Он подходил к разведенным мостам, напоминающим о том, что все должно оборваться, что пустота и зияние великолепный товар, что будет, будет разлука, что обманные рычаги управляют громадами и годами (с. 491).
Все эти мотивы — пожара и горячки, с одной стороны, и пустоты и разрыва, с другой, — семантически равноправны. И в том, что все они, как мы видим, соотнесены с мотивами культуры (книги, корректурные гранки, город). И в том, что и пожар, и болезнь, и пустота, и разрыв метонимически или метафорически воплощают отсутствие (или Реальное, или смерть). Но примечательно, что у Мандельштама все эти мотивы, сохраняя свой вполне трагический ореол, тем не менее осмыслены позитивно — как неготовый литературный продукт (сырые корректурные гранки), как движущая сила истории — и, следовательно, как источник творчества. Это понимание исторического и творческого оказывается чрезвычайно близким к пониманию исторической «истины», характерному для травматического дискурса: «Историческая сила травмы состоит не в том, что пережитое повторяется после того, как оно было забыто, а в том, что только через необходимое забвение и можно пережить травматический опыт. <…> Зияние — пространство бессознательного — и есть парадоксальным образом то, что сохраняет событие в его буквальности. Когда история становится историей травмы, это означает, что история становится референциальной настолько, что ее невозможно воспринять в том виде, в каком она произошла; или же, говоря иначе, в этом случае история может быть запечатлена только в недоступности своего события»[262].
Можно предположить, что сама травма культурного обвала оказывается таким образом вписанной в исторический контекст культурной — петербургской! — традиции. Более того, эта травма оказывается не просто принадлежащей истории русской культуры, но и запрограммированной ею. Как мы видели, речь у Мандельштама идет и о «домашней», униженной ипостаси героев «петербургского текста» (отраженной в быту петербургского еврейства, существующего в столице вне черты оседлости), и о «высокой», имперской стороне этой культурной общности. Травма, представляющая собой как будто бы разрыв в ткани существования и дискурса, вместе с тем сама становится связующим звеном — через пустоту и отсутствие — между грандиозным прошлым и страшным настоящим, между тем, что виделось гармонией, и тем, что репрезентирует «хаос реального».

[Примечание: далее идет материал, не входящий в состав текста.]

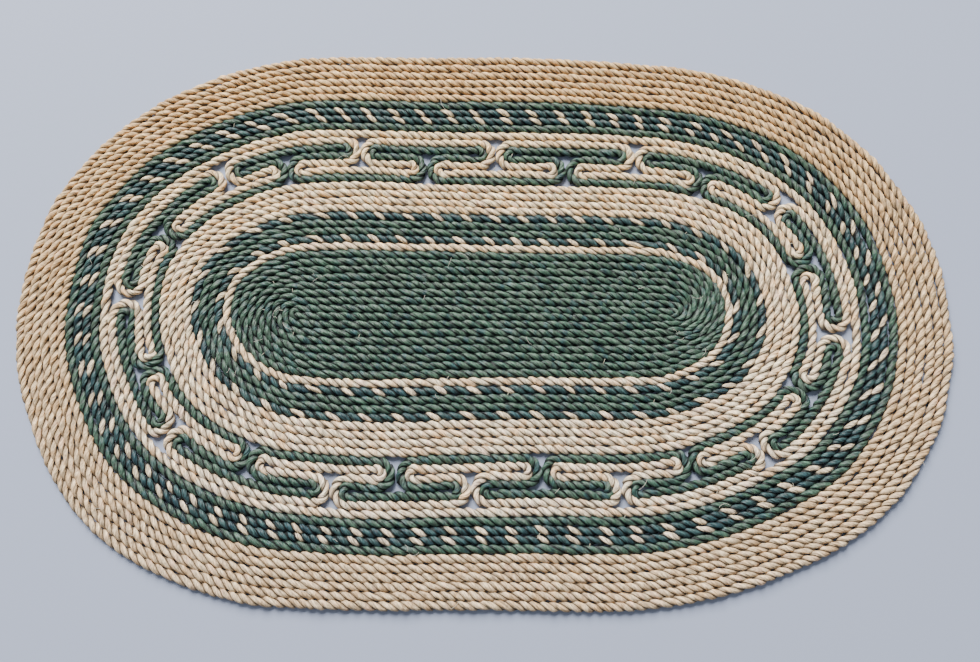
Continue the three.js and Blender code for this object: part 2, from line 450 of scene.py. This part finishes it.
def addFibres(tree, along, around, ply):
    # noises that run along the plies; real fibres are a tenth of a millimetre wide, and these are
    # drawn as strands of a millimetre or two so that they show
    noises = {}
    rough = fibre["roughness"]
    for name, (length, width, detail) in fibre["noises"].items():
        rowWise = addNode(tree, "ShaderNodeMath", dict(operation="MULTIPLY"), along, 1 / length)
        acrossIt = addNode(tree, "ShaderNodeMath", dict(operation="MULTIPLY"), around, plyWidth / width)
        spot = addNode(tree, "ShaderNodeCombineXYZ", None, rowWise, acrossIt)
        noises[name] = addNode(
            tree, "ShaderNodeTexNoise", None, spot, Scale=1.0, Detail=detail, Roughness=rough,
        )
    rowWise = addNode(tree, "ShaderNodeMath", dict(operation="MULTIPLY"), along, 1 / fibre["patchLength"])
    acrossIt = addNode(tree, "ShaderNodeMath", dict(operation="MULTIPLY"), ply, fibre["plyJump"])
    spot = addNode(tree, "ShaderNodeCombineXYZ", None, rowWise, acrossIt)
    patch = addNode(tree, "ShaderNodeTexNoise", None, spot, Scale=1.0, Detail=2.0, Roughness=rough)
    return noises, addNode(tree, "ShaderNodeSeparateColor", None, patch.outputs[1])


def cordMaterial(name, look):
    # Dry leaf fibre laid by hand: long fine streaks along each ply, every few millimetres another
    # tint, and dust and painted shade where the plies and rows meet
    material = bpy.data.materials.new(name)
    material.use_nodes = True
    tree = material.node_tree
    tree.nodes.clear()
    rgb = dict(data_type="RGBA")
    uv = addNode(tree, "ShaderNodeUVMap", dict(uv_map="cordUV"))
    part = addNode(tree, "ShaderNodeSeparateXYZ", None, uv)
    along, around = part.outputs[0], part.outputs[1]
    ply = addNode(tree, "ShaderNodeMath", dict(operation="FLOOR"), around)
    noises, patch = addFibres(tree, along, around, ply)

    # tints go lighter and darker from piece to piece of leaf, and along the fibres
    ramps = []
    for kind in ("tints", "plyTints"):
        if kind in look:
            ramps.append(addNode(tree, "ShaderNodeValToRGB", None, patch.outputs[0]))
            stops = ramps[-1].color_ramp.elements
            last = len(look[kind]) - 1
            for index, tint in enumerate(look[kind]):
                at = fibre["tintFrom"] + (fibre["tintTo"] - fibre["tintFrom"]) * index / last
                stop = stops[0] if index == 0 else stops[-1] if index == last else stops.new(at)
                stop.position = at
                stop.color = linear(tint)
    colour = ramps[0]
    if "plyTints" in look:  # one undyed ply among the dyed ones
        third = addNode(tree, "ShaderNodeMath", dict(operation="MODULO"), ply, 3.0)
        undyed = addNode(tree, "ShaderNodeMath", dict(operation="LESS_THAN"), third, 0.5)
        colour = addNode(tree, "ShaderNodeMix", rgb, undyed, *ramps)
    tone = 1 - look["tone"], 1 + look["tone"]
    shade = addNode(tree, "ShaderNodeMapRange", None, patch.outputs[1], *fibre["toneSpan"], *tone)
    for kind in fibre["noises"]:
        swing = 1 - look[kind], 1 + look[kind]
        change = addNode(tree, "ShaderNodeMapRange", None, noises[kind], *fibre["noiseSpan"], *swing)
        shade = addNode(tree, "ShaderNodeMath", dict(operation="MULTIPLY"), shade, change)
    streaked = addNode(tree, "ShaderNodeVectorMath", dict(operation="SCALE"), colour, shade)

    # the colour goes warmer towards the far long side, and the border has two old stains
    place = addNode(tree, "ShaderNodeTexCoord").outputs["Object"]
    part = addNode(tree, "ShaderNodeSeparateXYZ", None, place)
    far = addNode(tree, "ShaderNodeMapRange", None, part.outputs[1], *fibre["farSpan"])
    tint = addNode(tree, "ShaderNodeMix", rgb, far, linear(look["nearTint"]), linear(look["farTint"]))
    product = dict(data_type="RGBA", blend_type="MULTIPLY")
    worn = addNode(tree, "ShaderNodeMix", product, 1.0, streaked, tint)
    for stain in look.get("stains", []):
        away = addNode(tree, "ShaderNodeVectorMath", dict(operation="DISTANCE"), place, stain["place"])
        ragged = addNode(tree, "ShaderNodeMapRange", None, noises["streak"], 0.2, 0.8, -0.003, 0.003)
        reach = addNode(tree, "ShaderNodeMath", dict(operation="ADD"), away, ragged)
        rim, core = stain["radius"], stain["radius"] / 4
        depth = addNode(tree, "ShaderNodeMapRange", None, reach, rim, core, 0.0, stain["depth"])
        worn = addNode(tree, "ShaderNodeMix", rgb, depth, worn, linear(stain["colour"]))

    # painted shade: the lower and the nearer the groove, first greyer, partly dust and partly painted
    # shade, then darker with painted shade
    inPly = addNode(tree, "ShaderNodeMath", dict(operation="FRACT"), around)
    offMiddle = addNode(tree, "ShaderNodeMath", dict(operation="SUBTRACT"), inPly, 0.5)
    aside = addNode(tree, "ShaderNodeMath", dict(operation="ABSOLUTE"), offMiddle)
    fall = look["paintedShadeSlope"]
    multiplyAdd = dict(operation="MULTIPLY_ADD")
    below = addNode(tree, "ShaderNodeMath", multiplyAdd, part.outputs[2], -fall, fibre["crest"] * fall)
    ragged = addNode(tree, "ShaderNodeMapRange", None, noises["streak"], 0.3, 0.7, -0.1, 0.1)
    cavity = addNode(tree, "ShaderNodeMath", dict(operation="ADD"), aside, below)
    cavity = addNode(tree, "ShaderNodeMath", dict(operation="ADD"), cavity, ragged)
    # a greyer tint in the crevices, partly dust and partly painted shade
    dustAndShadeSpan = look["dustAndShadeFrom"], look["paintedShadeTo"]
    dustAndShade = addNode(tree, "ShaderNodeMapRange", None, cavity, *dustAndShadeSpan, 0.0, look["dustAndShade"])
    dustyAndShaded = addNode(tree, "ShaderNodeMix", rgb, dustAndShade, worn, linear(look["dustAndShadeColour"]))
    # painted shade: the crevices and low sides go dark brown or near black, for the pale cords less so
    # towards the far long side
    smooth = dict(interpolation_type="SMOOTHSTEP")
    paintedShadeSpan = look["paintedShadeFrom"], look["paintedShadeTo"]
    groove = addNode(tree, "ShaderNodeMapRange", smooth, cavity, *paintedShadeSpan, 0.0, look["paintedShadeDark"])
    faded = addNode(tree, "ShaderNodeMapRange", None, far, 0.0, 1.0, 1.0, look["paintedShadeFar"])
    groove = addNode(tree, "ShaderNodeMath", dict(operation="MULTIPLY"), groove, faded)
    withPaintedShade = addNode(tree, "ShaderNodeMix", rgb, groove, dustyAndShaded, linear(look["paintedShadeColour"]))

    relief = addNode(tree, "ShaderNodeMath", multiplyAdd, noises["strip"], 1.5, noises["streak"])
    bump = addNode(tree, "ShaderNodeBump", Height=relief, Strength=look["bump"], Distance=fibre["relief"])
    shader = addNode(tree, "ShaderNodeBsdfPrincipled", None, withPaintedShade, Normal=bump)
    shader.inputs["Roughness"].default_value = look["roughness"]
    shader.inputs["Sheen Weight"].default_value = look["sheen"]
    shader.inputs["Specular IOR Level"].default_value = look["specular"]
    addNode(tree, "ShaderNodeOutputMaterial", None, shader)
    return material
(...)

Иначе говоря, в «Египетской марке» Мандельштам одним из первых в русской литературе предлагает переосмыслить культурный опыт «великого прошлого» сквозь пережитую травму. Сам этот взгляд — вне зависимости от результатов ревизии — противостоит утопическому восприятию культуры как надысторического пространства, способного укрыть и спасти от ужасов повседневности и социальности, — восприятию, характерному не только для акмеизма и постсимволизма в целом, но и для позднего модернизма 1950–1980-х годов. В известной степени повесть Мандельштама предвосхищает не только знаменитый вопрос Адорно о возможности поэзии после Освенцима, но и многие последующие ответы на него.